Quote every line as given.

* [DATASET SECTION]:
☆ ☆ ☆ ☆ ☆ ☆ ☆

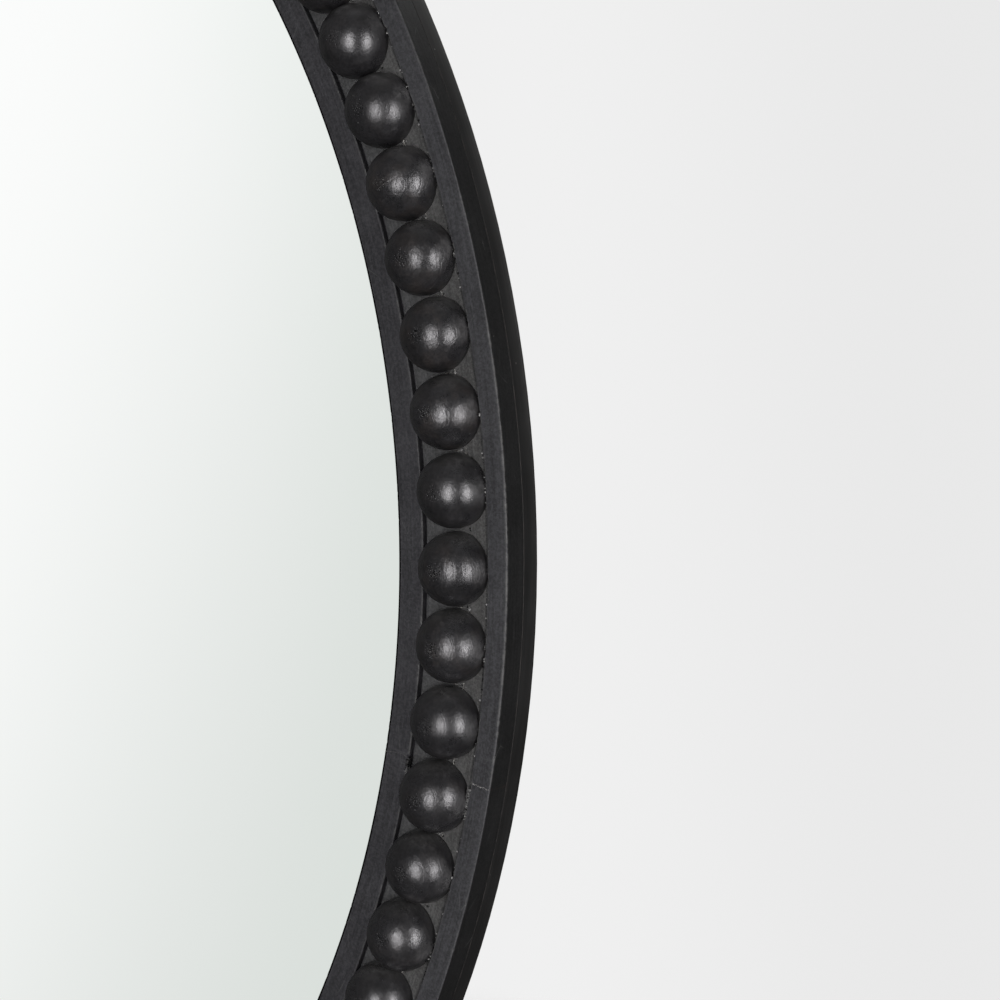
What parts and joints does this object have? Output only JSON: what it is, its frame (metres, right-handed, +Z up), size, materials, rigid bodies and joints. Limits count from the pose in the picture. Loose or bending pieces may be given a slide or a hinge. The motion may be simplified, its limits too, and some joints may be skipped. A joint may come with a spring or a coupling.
{
  "type": "beaded wall mirror",
  "caption": "Round wall mirror in a black painted wooden frame, whose shallow groove holds a closed row of half-round wooden beads; D-ring hangers behind.",
  "frame": {"origin": "centre of the mirror, on the plane of the wall behind it", "axes": "-Y is where the mirror faces, +Y points into the wall, +Z is up, +X is to the right as seen from the front"},
  "size_m": [0.914, 0.0391, 0.914],
  "materials": {
    "front_layer_paint": "matt black paint on wood, worn at the arrises",
    "back_layer_paint": "thin matt black paint on wood",
    "bead_paint": "satin black paint on turned wood",
    "silvered_glass": "polished",
    "packing_board": "corrugated cardboard",
    "backing_board": "bare hardboard",
    "screw_steel": "zinc plated",
    "hanger_steel": "zinc plated",
    "bumper_rubber": "soft matt rubber"
  },
  "bodies": {
    "mirror": {"front_segment_1": "front_layer_paint", "front_segment_2": "front_layer_paint", "front_segment_3": "front_layer_paint", "front_segment_4": "front_layer_paint", "front_segment_5": "front_layer_paint", "front_segment_6": "front_layer_paint", "back_segment_1": "back_layer_paint", "back_segment_2": "back_layer_paint", "back_segment_3": "back_layer_paint", "back_segment_4": "back_layer_paint", "back_segment_5": "back_layer_paint", "back_segment_6": "back_layer_paint", "beads_01": "bead_paint", "beads_02": "bead_paint", "beads_03": "bead_paint", "beads_04": "bead_paint", "beads_05": "bead_paint", "beads_06": "bead_paint", "beads_07": "bead_paint", "beads_08": "bead_paint", "beads_09": "bead_paint", "beads_10": "bead_paint", "beads_11": "bead_paint", "beads_12": "bead_paint", "beads_13": "bead_paint", "beads_14": "bead_paint", "beads_15": "bead_paint", "beads_16": "bead_paint", "beads_17": "bead_paint", "beads_18": "bead_paint", "beads_19": "bead_paint", "beads_20": "bead_paint", "beads_21": "bead_paint", "beads_22": "bead_paint", "beads_23": "bead_paint", "mirror_glass": "silvered_glass", "packing_sheet": "packing_board", "backing_board": "backing_board", "board_screws": "screw_steel", "hanger_strap_right": "hanger_steel", "hanger_screws_right": "screw_steel", "hanger_strap_left": "hanger_steel", "hanger_screws_left": "screw_steel", "bumper_top_right": "bumper_rubber", "bumper_top_left": "bumper_rubber", "bumper_bottom_left": "bumper_rubber", "bumper_bottom_right": "bumper_rubber"},
    "ring_right": {"hanger_ring_right": "hanger_steel"},
    "ring_left": {"hanger_ring_left": "hanger_steel"}
  },
  "joints": [
    {"name": "right_ring_swing", "type": "hinge", "parent": "mirror", "child": "ring_right", "pos_m": [0.42675, -0.00265, 0.11435], "axis": [1, 0, 0], "range_deg": [0, 180]},
    {"name": "left_ring_swing", "type": "hinge", "parent": "mirror", "child": "ring_left", "pos_m": [-0.42675, -0.00265, 0.11435], "axis": [1, 0, 0], "range_deg": [0, 180]}
  ]
}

☆ ☆ ☆ ☆ ☆ ☆ ☆

* [FINAL RESULT]:
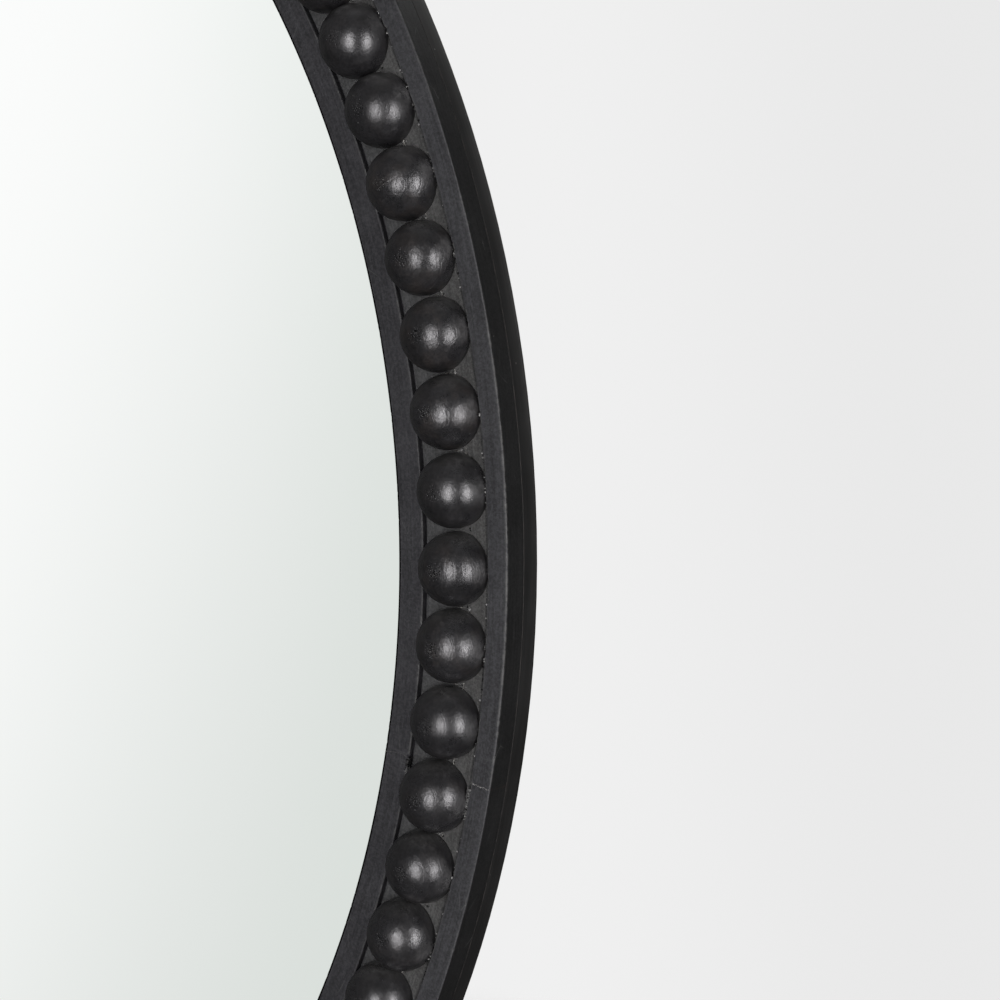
What parts and joints does this object have? Output only JSON: what it is, its frame (metres, right-handed, +Z up), size, materials, rigid bodies and joints. Limits count from the pose in the picture. Loose or bending pieces may be given a slide or a hinge. The motion may be simplified, its limits too, and some joints may be skipped. A joint may come with a spring or a coupling.
{
  "type": "beaded wall mirror",
  "caption": "Round wall mirror in a black painted wooden frame, whose shallow groove holds a closed row of half-round wooden beads; D-ring hangers behind.",
  "frame": {"origin": "centre of the mirror, on the plane of the wall behind it", "axes": "-Y is where the mirror faces, +Y points into the wall, +Z is up, +X is to the right as seen from the front"},
  "size_m": [0.914, 0.0391, 0.914],
  "materials": {
    "front_layer_paint": "matt black paint on wood, worn at the arrises",
    "back_layer_paint": "thin matt black paint on wood",
    "bead_paint": "satin black paint on turned wood",
    "silvered_glass": "polished",
    "packing_board": "corrugated cardboard",
    "backing_board": "bare hardboard",
    "screw_steel": "zinc plated",
    "hanger_steel": "zinc plated",
    "bumper_rubber": "soft matt rubber"
  },
  "bodies": {
    "mirror": {"front_segment_1": "front_layer_paint", "front_segment_2": "front_layer_paint", "front_segment_3": "front_layer_paint", "front_segment_4": "front_layer_paint", "front_segment_5": "front_layer_paint", "front_segment_6": "front_layer_paint", "back_segment_1": "back_layer_paint", "back_segment_2": "back_layer_paint", "back_segment_3": "back_layer_paint", "back_segment_4": "back_layer_paint", "back_segment_5": "back_layer_paint", "back_segment_6": "back_layer_paint", "beads_01": "bead_paint", "beads_02": "bead_paint", "beads_03": "bead_paint", "beads_04": "bead_paint", "beads_05": "bead_paint", "beads_06": "bead_paint", "beads_07": "bead_paint", "beads_08": "bead_paint", "beads_09": "bead_paint", "beads_10": "bead_paint", "beads_11": "bead_paint", "beads_12": "bead_paint", "beads_13": "bead_paint", "beads_14": "bead_paint", "beads_15": "bead_paint", "beads_16": "bead_paint", "beads_17": "bead_paint", "beads_18": "bead_paint", "beads_19": "bead_paint", "beads_20": "bead_paint", "beads_21": "bead_paint", "beads_22": "bead_paint", "beads_23": "bead_paint", "mirror_glass": "silvered_glass", "packing_sheet": "packing_board", "backing_board": "backing_board", "board_screws": "screw_steel", "hanger_strap_right": "hanger_steel", "hanger_screws_right": "screw_steel", "hanger_strap_left": "hanger_steel", "hanger_screws_left": "screw_steel", "bumper_top_right": "bumper_rubber", "bumper_top_left": "bumper_rubber", "bumper_bottom_left": "bumper_rubber", "bumper_bottom_right": "bumper_rubber"},
    "ring_right": {"hanger_ring_right": "hanger_steel"},
    "ring_left": {"hanger_ring_left": "hanger_steel"}
  },
  "joints": [
    {"name": "right_ring_swing", "type": "hinge", "parent": "mirror", "child": "ring_right", "pos_m": [0.42675, -0.00265, 0.11435], "axis": [1, 0, 0], "range_deg": [0, 180]},
    {"name": "left_ring_swing", "type": "hinge", "parent": "mirror", "child": "ring_left", "pos_m": [-0.42675, -0.00265, 0.11435], "axis": [1, 0, 0], "range_deg": [0, 180]}
  ]
}